Characterization and antibacterial activity of silica-coated bismuth (Bi@SiO2) nanoparticles synthesized by pulsed laser ablation in liquid

Abstract

This study investigates, for the first time, the characteristics and antibacterial activity of elemental bismuth nanoparticles (Bi NPs) synthesized using pulsed laser ablation in liquid (PLAL) coated with silica using the alcohol-ammonia-Tetraethyl orthosilicate (TEOS) method, producing Bi@SiO2 core–shell NPs, and evaluated the effect of Centrifuge selection on the resultant NPs. The synthesized Bi@SiO2 NPs were characterized using Ultraviolet-Visible (UV-Vis) spectroscopy, energy-dispersive X-ray spectroscopy (EDXS), X-ray diffraction spectroscopy (XRD), and transmission electron microscopy (TEM). UV-Vis spectra measurements confirmed the successful coating of NPs and demonstrated that silica coating of Bi NPs increases the stability of the colloidal solution.
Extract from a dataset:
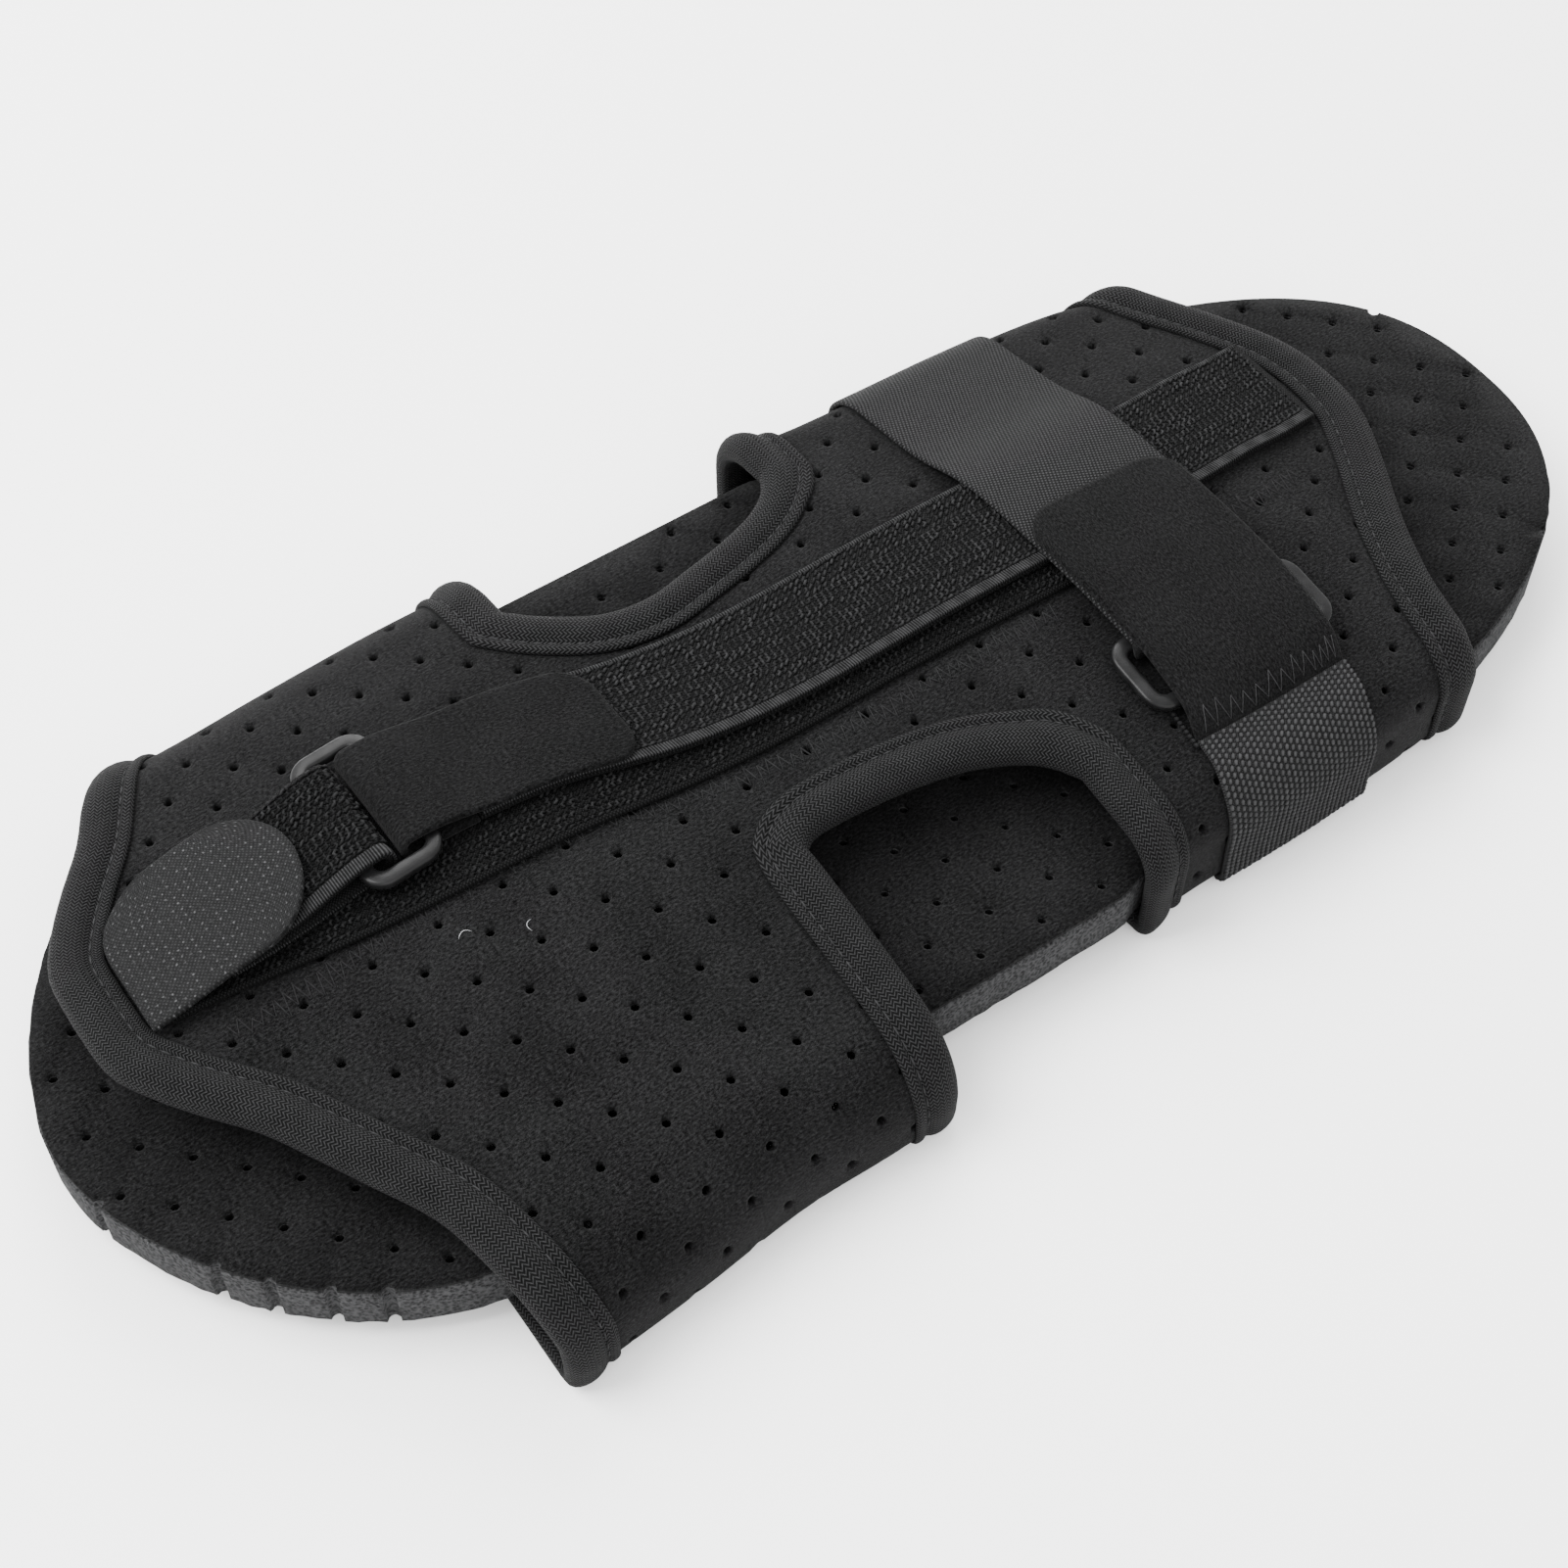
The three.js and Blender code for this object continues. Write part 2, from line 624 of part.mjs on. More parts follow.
// Binding's section: in from the cut edge, and up from the wrap's outer face
const INNER_FACE = -WRAP_WALL - GAP;
const BINDING_SECTION = [
  [BINDING_WIDTH, GAP],
  ...BEAD_SECTION.map(({ inset, height }) => [inset * BINDING_WIDTH, height * BINDING_BEAD]),
  [-TAPE - GAP, -WRAP_WALL / 2],
  [-TAPE / 2, INNER_FACE - BINDING_INSIDE],
  [BINDING_INSIDE_WIDTH, INNER_FACE - BINDING_INSIDE],
  [BINDING_INSIDE_WIDTH, INNER_FACE],
  [-GAP, INNER_FACE],
  [-GAP, GAP],
];

// Binding along a free edge, worked out in the wrap's flat pattern and flattened on the floor
function bindingSolid(nodes, loop) {
  const flat = loop.map((id) => nodes[id]);
  const step = (from, to) => {
    const girth = 2 * acrossOf(wrapSection(from.x), ZONES);
    const raw = to.across - from.across;
    const across = raw - girth * Math.round(raw / girth);
    return new THREE.Vector2(to.x - from.x, across).normalize();
  };
  const rings = flat.map((place, i) => {
    const before = step(flat[(i + flat.length - 1) % flat.length], place);
    const after = step(place, flat[(i + 1) % flat.length]);
    const along = before.clone().add(after).multiplyScalar(0.5);
    const mitre = 1 / Math.max(along.length(), MITRE_LIMIT);
    const straight = clamp((Math.abs(place.zone) - ARC_END) / EASE_ZONE, 0, 1);
    const square = new THREE.Vector2(-along.y, along.x);
    const inward = square.lerp(new THREE.Vector2(-Math.sign(along.y), 0), straight).setLength(mitre);
    return BINDING_SECTION.map(([inset, height]) => {
      const x = place.x + inset * inward.x;
      const row = acrossOf(wrapSection(x), place.zone);
      const point = onTop(x, row + inset * inward.y, height);
      return point.setZ(Math.max(point.z, 0));
    });
  });
  return loft(rings);
}

// Middle lines of what runs along the board, as the distance from the crest
function strapLine(x) {
  return STRAP_WIDTH * sample(STRAP_LINE, 'at', 'across', x / HALF_LENGTH);
}

function stripLine(x) {
  return STRAP_WIDTH * sample(STRIP_LINE, 'at', 'across', x / HALF_LENGTH);
}

// Ends of the straps, just short of the bindings
function leftStop(across) {
  return leftEdge(across) + STOP_SHARE * BINDING_WIDTH;
}

function rightStop(across) {
  return rightEdge(across) - STOP_SHARE * BINDING_WIDTH;
}

// How far a round corner draws an end back, at a share of the width
function cornerInset(share, width, radius) {
  const depth = Math.max(radius - width * Math.min(share, 1 - share), 0);
  return radius - Math.sqrt(radius * radius - depth * depth);
}

// Line through a few points, with a number of steps to each point from the one before
function stepped(points, counts) {
  return points.flatMap((to, i) => {
    if (i === 0) return [to];
    const from = points[i - 1];
    const count = counts[i - 1];
    return Array.from({ length: count }, (_, n) => {
      const t = (n + 1) / count;
      return [lerp(from[0], to[0], t), lerp(from[1], to[1], t)];
    });
  });
}

// Both faces of a strap seen from its edge, from its lower face and its thickness
function faces(lower, thickness) {
  return { lower, upper: lower.map(([place, height]) => [place, height + thickness]) };
}

// Strap along the board. Its edge view gives each face as places along X and heights above the wrap.
function longStrip(edgeView, line, width, steps) {
  const rings = Array.from({ length: steps + 1 }, (_, k) => {
    const share = k / steps;
    const { lower, upper } = edgeView(share);
    const ring = [...lower, ...upper.reverse()];
    return ring.map(([x, height]) => onTop(x, line(x) + (share - 0.5) * width, height));
  });
  return loft(rings, true);
}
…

EDXS and XRD analysis confirmed the preparation of pure metallic Bi NPs coated by SiO2. TEM images showed that Bi NPs were adequately coated and that the thickness of the silica shell increased with the amount of TEOS used. The antibacterial activity of the coated NPs against E. coli and S. aureus was subsequently assessed using the agar diffusion method. Bi@SiO2 NPs exhibited remarkable antibacterial activity, with an increase in efficacy and a higher potency against E. coli compared to uncoated Bi NPs. The diameter of the inhibition zones increased with the silica shell thickness and the NPs’ concentration.